Even with this distinction, there are those who still hold out for a role of desire in the spiritual life. One argument holds that desire is “natural"—that humans are naturally desire oriented beings, and to go against this is to go against nature. This argument cannot hold because all of Yoga is the attempt to transcend the natural state of human life for something closer to God. Another concern is political. In our society, there are groups or classes of people that have been shamed for their desires previously and insist that they now be allowed to desire freely. This is a valid consideration. Indeed, large classes of people whose desire has been regulated for political reasons should indeed have their right to desire in line with nature be affirmed. But the question under consideration here is not political, but spiritual. The spiritual admonition to renounce desire does not apply to large classes of people, but rather to the small and self-selected group that is made up of integral spiritual seekers. Though they will be conditioned by the same forces that operate in the world, it is imperative that they rise above them.
Indeed, the question of desire is completely different when considering spiritual seekers as opposed to the manifested world in general. In fact, desire is essential in the lower aspect of the manifestation to bring about God’s will: desire is required to get the species to procreate to sustain itself, sustain the economy, and secure the needed results in presidential elections; the ideal outcome is not for desire to simply drop away from the human race. The question is for the role of desire in the lives of spiritual seekers and in the higher manifestation, and the answer is that desire must be renounced.
But if desire is required in the lower manifestation, what will drive the manifestation when desire is no longer a factor? Some have theorized that after desire is gone, there is no need for the manifestation at all anymore, and when everyone conquers desire, all souls will simply depart and the world will pass away. But that is not the theory of integral spirituality, at least in Sri Aurobindo’s conception. Sri Aurobindo holds that the manifestation was created with the purpose of manifesting God. And the paths God takes along the way are meant to best bring about that end. There is in some sense a preference God expresses to manifest the higher spiritual values—Satchidananda, or existence, consciousness, and bliss—over nothing at all. But we cannot say that this preference is desire in the sense of a perverted movement of the life force. This fundamental will of God to manifest carries down to the smaller decisions we face in our lives. Some possibilities in our consciousness are colored by desire; other possibilities allow God to manifest in his purity. The manifestation of God does not even necessarily exclude of things like a nice house (as an expression of beauty) or a romantic partner (an expression of complementary energies). These things are admissible for the integral spiritual seeker only when they are a pure manifestation of spiritual energies, but not when they are held as cravings of the life force. Naturally, it requires great sincerity to be able to determine what is the will of God to manifest and what possibilities are tinged with lower human desire; perhaps this is why the older ascetic spiritual paths found it easier to simply renounce the manifestation of God altogether than trying to isolate desire and renounce it alone.

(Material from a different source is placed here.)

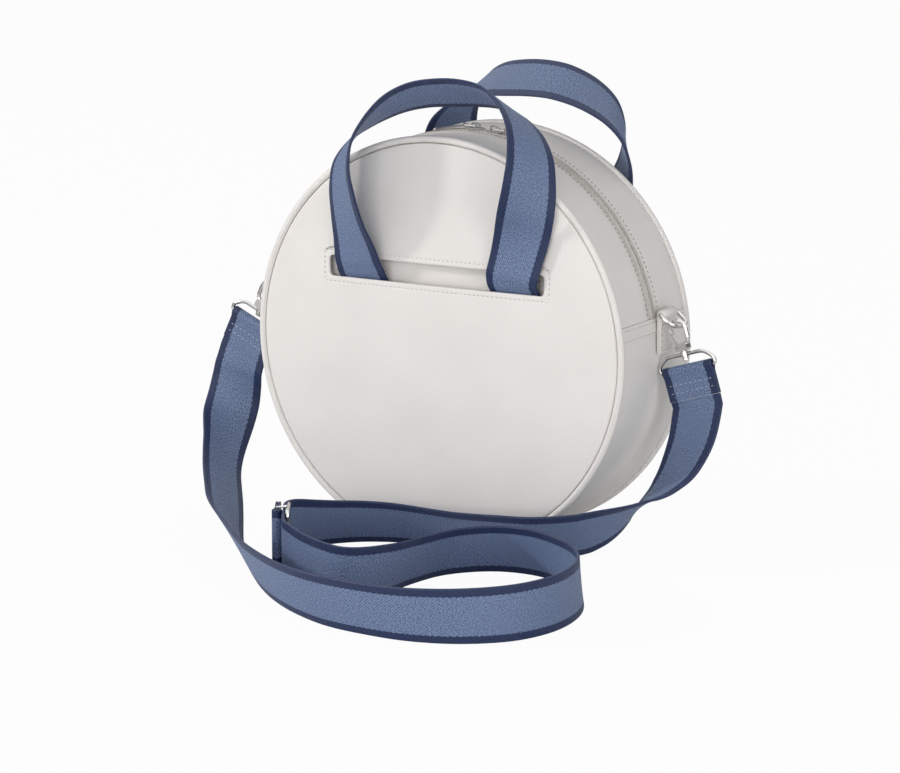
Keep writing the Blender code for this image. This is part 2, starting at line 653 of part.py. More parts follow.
def webbing(name, stations, material, rounded=False, on_floor=False):
    """Flat webbing along stations of a centre and the direction across its width."""
    half, wall = WEBBING_WIDTH / 2, WEBBING_WALL / 2
    count = len(stations)
    rings = []
    for index, (centre, across) in enumerate(stations):
        before = stations[max(index - 1, 0)][0]
        after = stations[min(index + 1, count - 1)][0]
        tangent = (after - before).normalized()
        if rounded and index in (0, count - 1):
            tangent = (tangent - across * across.dot(tangent)).normalized()
        across = (across - tangent * across.dot(tangent)).normalized()
        rings.append((centre, across, tangent, 1.0))
    if rounded:
        for end, turn in ((0, -1), (-1, 1)):
            centre, across, tangent, _ = rings[end]
            added = [(centre + tangent * turn * wall * math.sin(math.radians(bend)), across, tangent,
                      math.cos(math.radians(bend))) for bend in ROUND_END_DEGREES]
            rings = added[::-1] + rings if end == 0 else rings + added
    points = []
    for centre, across, tangent, share in rings:
        through = tangent.cross(across).normalized() * wall * share
        corners = [centre + across * half + through, centre + across * half - through,
                   centre - across * half - through, centre - across * half + through]
        if on_floor:
            lift = max(0, -min(corner.z for corner in corners))
            corners = [corner + Vector((0, 0, lift)) for corner in corners]
        points += corners
    mesh = mesh_from(name, points, ring_faces(len(rings), 4, False))
    return add_object(name, mesh, material)


def handle_line():
    """How far the handle's lower ends stand from the mid-plane."""
    return crown_y(0, SLIT_Z) + HANDLE_STANDOFF + WEBBING_WALL / 2


def make_handles(materials):
    cloth = materials["webbing"]
    line = handle_line()
    for word, side in (("front", -1), ("back", 1)):
        rows = []
        for x, forward, rise, a, b, c in HANDLE_SHARES:
            centre = (x * SLIT_LENGTH, side * (line + forward * BAG_DIAMETER), SLIT_Z + rise * BAG_DIAMETER)
            rows.append((*centre, a, -side * b, c))
        webbing(f"{word}_handle", smooth_line(rows, 2), cloth, rounded=True)
        back_wall = PANEL_EDGE_Y - PANEL_WALL - POCKET_DEPTH + POCKET_WALL
        seat = back_wall + GAP + WEBBING_WALL / 2
        dip = math.radians(HANDLE_ROOT_DIP)
        start = WEBBING_WALL / 2 + GAP
        for leg, row in (("left", HANDLE_SHARES[0]), ("right", HANDLE_SHARES[-1])):
            x = row[0] * SLIT_LENGTH
            depth = line - seat
            lip = depth * ROOT_LIP_SHARE
            places = ((line - start * math.cos(dip), start * math.sin(dip)), (line - lip, lip * math.tan(dip)),
                      (seat + GAP, HANDLE_ROOT_DROP * ROOT_BEND_SHARES[0]), (seat, HANDLE_ROOT_DROP * ROOT_BEND_SHARES[1]),
                      (seat, HANDLE_ROOT_DROP))
            stations = [(Vector((x, side * y, SLIT_Z - fall)), Vector((1, 0, 0))) for y, fall in places]
            webbing(f"{word}_handle_{leg}_root", stations, cloth)


def make_tabs(materials):
    """The tabs and what hangs on them; returns where the free webbing starts and ends."""
    ends = []
    for word, side in (("left", -1), ("right", 1)):
        fold = DRING_WIRE + GAP + TAB_WALL
        outward, up, depth = Vector((side, 0, 0)), Vector((0, 0, 1)), Vector((0, 1, 0))
        centre = Vector((side * (GUSSET_OUTER + GAP + fold), side * TAB_OFF_MIDDLE, RING_BAR_HEIGHT))
        tail = TAB_WALL * 2 - fold
        outline = [(-fold, -TAB_LENGTH)] + arc((0, 0), fold, 180, -50, 14) + [(tail, -fold * 2), (tail, -TAB_LENGTH)]
        tab = extruded(f"{word}_side_tab", outline, centre, outward, up, depth, TAB_WIDTH, materials["leather"])
        hole = arc((0, 0), DRING_WIRE + GAP, 0, 337.5, 15)
        bore = extruded(f"{word}_tab_bore", hole, centre, outward, up, depth, TAB_WIDTH + OVERRUN, materials["metal"])
        cut(tab, as_cutter(bore))
        ends.append(make_clip(word, side, centre, materials))
    return ends


def make_clip(word, side, bar, materials):
    """The D-ring in its tab, the snap hook on it, and the loop that the strap is sewn round."""
    metal = materials["metal"]
    swing, tilt = math.radians(DRING_SWING[side]), math.radians(HOOK_TILT[side])
    across = Vector((0, 1, 0))
    down = Vector((side * math.sin(swing), 0, -math.cos(swing)))
    half = DRING_INNER / 2 + DRING_WIRE
    corner = DRING_WIRE
    ring = [bar + across * (corner - half), bar + across * (half - corner)]
    for turn in range(15, 166, 15):
        c, s = math.cos(math.radians(turn)), math.sin(math.radians(turn))
        wide = math.copysign(abs(c) ** DRING_ROUND, c) * half
        ring.append(bar + across * wide + down * (DRING_DROP * s ** DRING_ROUND))
    tube(f"{word}_d_ring", ring, DRING_WIRE, metal, closed=True)
    shifted = (HOOK_SHIFT / half) ** (1 / DRING_ROUND)
    drop = DRING_DROP * math.sqrt(1 - shifted * shifted) ** DRING_ROUND
    hung = bar + down * drop - across * HOOK_SHIFT
    fall = Vector((side * math.sin(tilt), 0, -math.cos(tilt)))
    lateral = Vector((side * math.cos(tilt), 0, math.sin(tilt)))
    make_hook(word, hung, fall, lateral, across, metal)
    loop_top = HOOK_BOSS_START + HOOK_BOSS_LENGTH + GAP + SWIVEL_LENGTH / 2
    make_loop(word, hung, fall, lateral, across, loop_top, metal)
    loop_bar = hung + fall * (loop_top + LOOP_HEIGHT)
    make_sleeve(f"{word}_strap_end", loop_bar, fall, across, lateral, LOOP_WIRE, SLEEVE_LENGTH, materials["webbing"])
    end = loop_bar + fall * (SLEEVE_LENGTH + GAP)
    return end, end + fall * STRAP_LEAD, lateral


def turned(name, profile, origin, axis, side_axis, material, steps=12):
    """A round piece about an axis, from rows of (place along the axis, radius)."""
    other = axis.cross(side_axis)
    points = []
    for place, radius in profile:
        for step in range(steps):
            turn = math.tau * step / steps
            points.append(origin + axis * place + (side_axis * math.cos(turn) + other * math.sin(turn)) * radius)
    return add_object(name, mesh_from(name, points, ring_faces(len(profile), steps, False)), material)


def make_hook(word, hung, fall, lateral, across, metal):
    radius = HOOK_EYE_WIDTH / 2
    bend_at = radius - DRING_WIRE - HOOK_PLAY - HOOK_WIRE
    boss_middle = HOOK_BOSS_START + HOOK_BOSS_LENGTH / 2
    flare, flare_drop = (radius * share for share in NECK_FLARE_SHARES)
    line = [(radius * NECK_ROOT_SHARE, boss_middle), (flare, HOOK_BOSS_START - flare_drop)]
    line += [(radius, HOOK_BOSS_START - radius * NECK_DROP_SHARE)]
    line += [(a, bend_at - b) for a, b in arc((0, 0), radius, 0, 180, 10)]
    line += [(-radius, bend_at + HOOK_WIRE)]
    hook = tube(f"{word}_hook", [hung + lateral * a + fall * b for a, b in line], HOOK_WIRE, metal)
    boss_outline = rounded_box(HOOK_BOSS_WIDTH, HOOK_BOSS_LENGTH, HOOK_BOSS_ROUND, 3)
    boss_at = hung + fall * boss_middle
    boss = extruded(f"{word}_hook_boss", boss_outline, boss_at, lateral, fall, across, HOOK_BOSS_DEPTH, metal)
    end = boss_middle + HOOK_BOSS_LENGTH / 2
    stem_end = end + GAP + SWIVEL_LENGTH + GAP
    stem = turned(f"{word}_hook_stem", [(boss_middle, SWIVEL_PIN), (stem_end, SWIVEL_PIN), (stem_end, HOOK_HEAD),
                  (stem_end + HOOK_HEAD_WALL, HOOK_HEAD)], hung, fall, lateral, metal)
    cut(hook, as_cutter(boss), "UNION")
    cut(hook, as_cutter(stem), "UNION")
    pin = Vector((-PIN_OFF_AXIS, boss_middle, 0))
    tip = Vector((-radius, bend_at + HOOK_WIRE + GAP * 2, 0))
    line_up = (tip - pin).normalized()
    beside = Vector((-line_up.y, line_up.x, 0))
    wall = GATE_WALL / 2
    gate_outline = [tip + beside * wall, tip - beside * wall]
    turn = math.degrees(math.atan2(-beside.y, -beside.x))
    gate_outline += [Vector((a, b, 0)) for a, b in arc((pin.x, pin.y), wall, turn, turn - 180, 6)]
    flat = [(point.x, point.y) for point in gate_outline]
    gate = extruded(f"{word}_gate", flat, hung, lateral, fall, across, GATE_WIDTH, metal)
    pin_at = hung + lateral * pin.x + fall * pin.y
    bore = extruded(f"{word}_pin_bore", arc((0, 0), PIN_RADIUS + GAP, 0, 330, 11), pin_at, lateral, fall, across,
                    HOOK_BOSS_DEPTH + OVERRUN, metal)
    as_cutter(bore)
    slot_low, slot_high = pin.x - OVERRUN, pin.x + wall + GAP * 2
    slot_outline = [(slot_low, -OVERRUN), (slot_high, -OVERRUN), (slot_high, pin.y + wall + GAP * 2),
                    (slot_low, pin.y + wall + GAP * 2)]
    slot = extruded(f"{word}_gate_slot", slot_outline, hung, lateral, fall, across, GATE_WIDTH + GAP * 2, metal)
    boss_only = cut(boss, as_cutter(slot))
    cut(boss_only, bore)
    cut(gate, bore)
    extruded(f"{word}_gate_pin", arc((0, 0), PIN_RADIUS, 0, 330, 11), pin_at, lateral, fall, across,
             HOOK_BOSS_DEPTH, metal)


def make_loop(word, hung, fall, lateral, across, top, metal):
    narrow, wide = LOOP_TOP_WIDTH / 2, LOOP_BAR_WIDTH / 2
    bottom = top + LOOP_HEIGHT
    round_by = LOOP_WIRE
    upright = LOOP_WIRE + GAP + WEBBING_WALL + LOOP_WIRE
    half_path = [(narrow - round_by, top), (narrow + round_by * LOOP_FLARE_SHARE, top + round_by), (wide, bottom - upright),
                 (wide, bottom - round_by), (wide - round_by, bottom)]
    path = [(0, top)] + half_path + [(0, bottom)] + [(-a, b) for a, b in reversed(half_path)]
    loop = tube(f"{word}_swivel_loop", [hung + lateral * a + fall * b for a, b in path], LOOP_WIRE, metal, closed=True)
    half = SWIVEL_LENGTH / 2
    barrel = turned(f"{word}_swivel_barrel", [(top - half, SWIVEL_RADIUS), (top + half, SWIVEL_RADIUS)], hung, fall,
                    lateral, metal)
    bore = turned(f"{word}_swivel_bore", [(top - OVERRUN, SWIVEL_PIN + GAP), (top + half + GAP, SWIVEL_PIN + GAP)],
                  hung, fall, lateral, metal)
    cut(loop, as_cutter(barrel), "UNION")
    cut(loop, as_cutter(bore))


def make_sleeve(name, bar, fall, through, width_axis, wire, length, cloth):
    """Webbing folded round a bar and sewn to itself: a round fold and a tail of two layers."""
    fold = wire + GAP + WEBBING_WALL
    tail = WEBBING_WALL
    outline = [(-tail, length), (-tail, fold)] + arc((0, 0), fold, 150, 390, 16) + [(tail, fold), (tail, length)]
    sleeve = extruded(name, outline, bar, through, fall, width_axis, WEBBING_WIDTH, cloth)
    hole = extruded(name + "_bore", arc((0, 0), wire + GAP, 0, 337.5, 15), bar, through, fall, width_axis,
                    WEBBING_WIDTH + OVERRUN, cloth)
    return cut(sleeve, as_cutter(hole))


def make_strap(ends, materials):
    rows = [(x * BAG_DIAMETER, y * BAG_DIAMETER, z * BAG_DIAMETER, a, b, c) for x, y, z, a, b, c in STRAP_SHARES]
    (start, lead_in, first), (end, lead_out, last) = ends
    rows = [(*lead_in, *first)] + rows + [(*lead_out, *last)]
    stations = [(start, first)] + smooth_line(rows, 2) + [(end, last)]
    webbing("shoulder_webbing", stations, materials["webbing"], on_floor=True)


def make_adjuster(materials):
    metal = materials["metal"]
    x, y = (share * BAG_DIAMETER for share in ADJUSTER_PLACE_SHARES)
    height = WEBBING_WIDTH + 2 * GAP + 4 * ADJUSTER_WIRE
    centre = Vector((x, y, height / 2))
    along = Vector((*ADJUSTER_LINE, 0)).normalized()
    up = Vector((0, 0, 1))
    out = along.cross(up)
    ring_off = WEBBING_WALL / 2 + GAP + ADJUSTER_WIRE
    long_side, tall = ADJUSTER_LENGTH - 2 * ADJUSTER_WIRE, height - 2 * ADJUSTER_WIRE
    ring = [centre + out * ring_off + along * a + up * b for a, b in rounded_box(long_side, tall, ADJUSTER_ROUND, 3)]
    frame = tube("adjuster_frame", ring, ADJUSTER_WIRE, metal, closed=True)
    bar_off = WEBBING_WALL / 2 + GAP + WEBBING_WALL + GAP + ADJUSTER_WIRE
    bar = [(tall / 2, ring_off), (tall / 2, -bar_off), (-tall / 2, -bar_off), (-tall / 2, ring_off)]
    middle = tube("adjuster_bar", [centre + up * a + out * b for a, b in bar], ADJUSTER_WIRE, metal)
    cut(frame, as_cutter(middle), "UNION")
    make_sleeve("strap_tail", centre - out * bar_off, along, out, up, ADJUSTER_WIRE, ADJUSTER_TAIL,
                materials["webbing"])


def main():
    clear_scene()
    materials = make_materials()
    make_panels(materials)
    make_pocket("front_pocket", -1, materials["leather"])
    make_pocket("back_pocket", 1, materials["leather"])
    make_piping(materials)
    make_gusset(materials)
    make_zip_tapes(materials)
    make_base_board(materials)
    make_sliders(materials)
    make_handles(materials)
    strap_ends = make_tabs(materials)
    make_strap(strap_ends, materials)
    make_adjuster(materials)


main()
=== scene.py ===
"""A round leather travel bag with webbing handles and a clipped strap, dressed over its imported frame."""

import math

import bmesh
import bpy
from bpy.props import FloatProperty, FloatVectorProperty, IntProperty, PointerProperty
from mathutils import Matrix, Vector, noise


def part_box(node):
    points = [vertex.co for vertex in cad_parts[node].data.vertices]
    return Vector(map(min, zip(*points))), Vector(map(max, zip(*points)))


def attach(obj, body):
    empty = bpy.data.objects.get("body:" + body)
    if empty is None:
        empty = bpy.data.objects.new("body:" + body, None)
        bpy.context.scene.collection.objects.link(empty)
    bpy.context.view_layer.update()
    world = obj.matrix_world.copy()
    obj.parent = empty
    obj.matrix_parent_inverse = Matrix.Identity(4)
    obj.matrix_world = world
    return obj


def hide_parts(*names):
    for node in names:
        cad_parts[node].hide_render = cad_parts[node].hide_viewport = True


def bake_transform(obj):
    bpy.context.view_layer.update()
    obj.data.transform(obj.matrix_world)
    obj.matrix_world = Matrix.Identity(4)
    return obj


bl_info = {
    "name": "Round Travel Bag",
    "version": (1, 0, 0),
    "blender": (4, 5, 0),
    "location": "View3D > Sidebar > Travel Bag",
    "description": "Leather, webbing, zip and metal for the packed frame of a round travel bag",
    "category": "Object",
}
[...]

On the path to renounce desire we must not get caught in the old trap of confusing spiritual necessity with morality; we must get rid of the idea of moral fault in desire. There is nothing "wrong” with desire. Desire is a natural part of the human experience. When we attempt to transcend desire in Yoga, we attempt to fulfill a higher law for a higher purpose. If the aim of a given person is not Yoga—and this is the case for the vast majority of humans—there is nothing wrong with their desire. They must simply learn to manage it using the enlightened mental will—not everything will be possible to attain, but some things will be possible. God works through these various possibilities and desires to attain his larger purpose.
It is only when an individual seeks to do Yoga that the renunciation of desire becomes an issue. But even for the spiritual seeker, what is so bad about desire? There is first of all the fact that desire leads away from peace and towards suffering. But the more substantial reason why desire is a problem for the aspiring Yogi is that it separates the seeker from God. This is often more clear in others than in oneself. If a person has a concerted desire for a car, a house, a romantic partner, that is that much energy that is siphoned away from surrender to God. They desirer becomes lost in the lower world and turned away from the higher world. The energy spent on desire cannot be recovered; it is channeled away into the lower part of the manifestation where it can only recur and recur in new forms. To attain oneness with God, it is necessary to master these turbid motions of the life force through will, surrender, or any other method that works. This is one of the most difficult parts of the spiritual path. But one secret of the spiritual path that once we are on the other side of the desires, rewards of the spirit that are far more preferable, beautiful, and blissful open up.